True dat. Holder’s gotta back up his personal army, so I imagine the race of these two is irrelevant: They’re simply thugs.
True dat. Holder’s gotta back up his personal army, so I imagine the race of these two is irrelevant: They’re simply thugs.
Pretty serious underbody and suspension damage, from the looks of that rear wheel. It appears to have been pushed back several inches.
Oh well, such things happen while safely transporting evidence. Who knew high-centering a Ferrari on a sidewalk and popping a tree with the driver's side door would do such a thing? Certainly not the FBI. Must've had bald tires. Yep, that's it. Bald tires have been known to cause even 200 hp cars to spin wildly out of control on dry pavement at 35 to 45 mph. /s
Does use of the term “Holder’s People” mean you think they are Black? It may surprise you, but Blacks do not have a monopoly on stupidity, and the FBI and DOJ can always manage to be institutionally arrogant no matter the skin color of the employees involved.

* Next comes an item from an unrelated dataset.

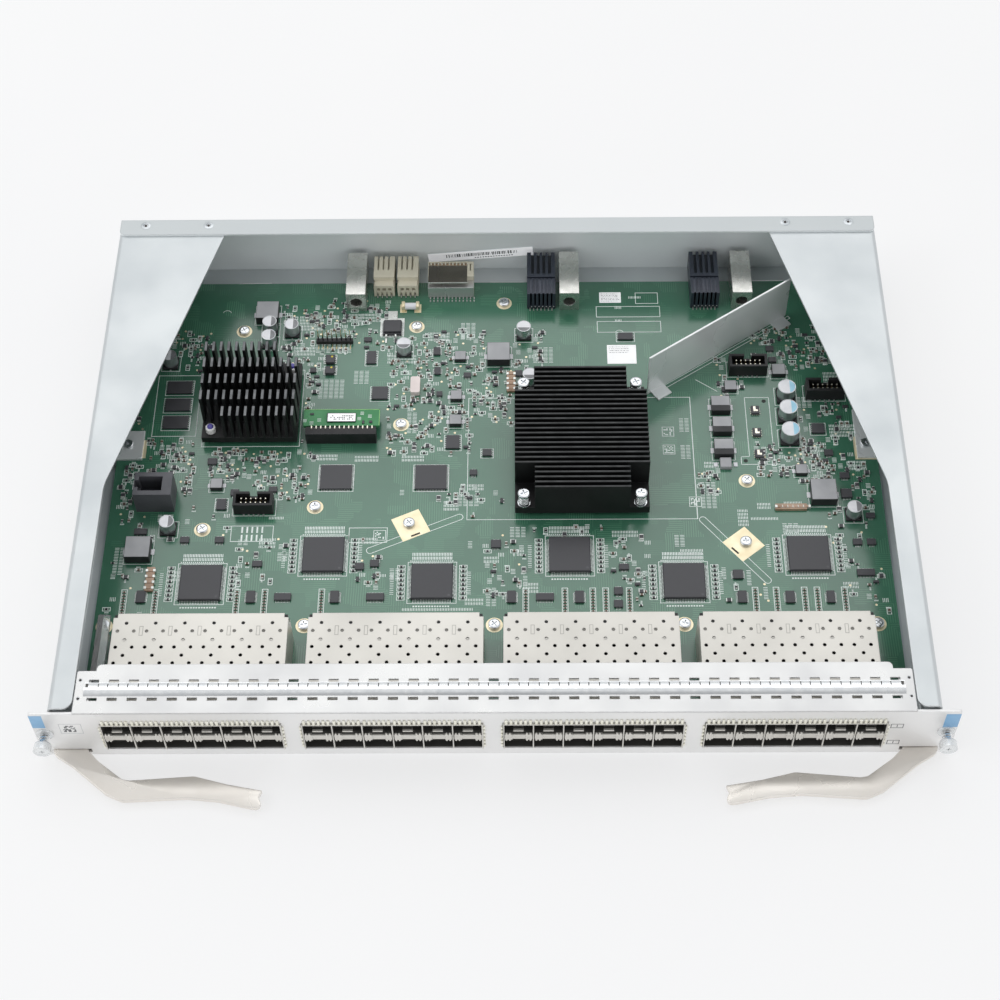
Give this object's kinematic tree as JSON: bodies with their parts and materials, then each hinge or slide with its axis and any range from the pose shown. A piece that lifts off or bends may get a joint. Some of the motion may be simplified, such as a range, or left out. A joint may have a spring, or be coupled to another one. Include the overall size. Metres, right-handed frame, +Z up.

Wonder if they towed it to Pick-a-Part?
Somebody mentioned the term “Holder’s People,” and that has come to mean black people. I suggest that should be extended to the thugs that keep this bunch in power. But Holder himself caused the term to be coined when he assured “his people” he would err in their favor at DOJ. Don’t blame me.
Unfortunately for Big Government, Big Insurance has the money & lawyers to do battle.
Dial 788-9122
'n we'll come git 'at cor fer yew.
Ain't 'at a purty song?
The "song" and dialog are from their actual radio and television commercials, lol.
“There arent hardly any places here that are qualified to fix unibody aluminum frames. Plus Ferarri may have said this kind of damage requires THEM to fix it and that would mean back to Italy with the car.”
It depends on what you mean by “here”. There are places that are qualified to fix unibody aluminum frames and I work directly with them on a regular basis here in Scottsdale. Their technicians were trained at various factories (for example, Audi). There’s no magic to it with the proper training, tools, and isolation techniques (to eliminate contamination of the aluminum with steel). True, Farrari may have said this kind of damage requires them to fix it, although even with transport costs it takes a lot to total a 750K vehicle on an economic basis, although vehicles are sometimes totaled for other reasons besides economics.
“This car is an exceedingly limited production car, and is basically a racecar with just the minimum required to make it street legal. This is not a Camry.”
I appreciate you clearing that up. I must have overlooked it in my 36 years of auto physical damage appraisal and supervison.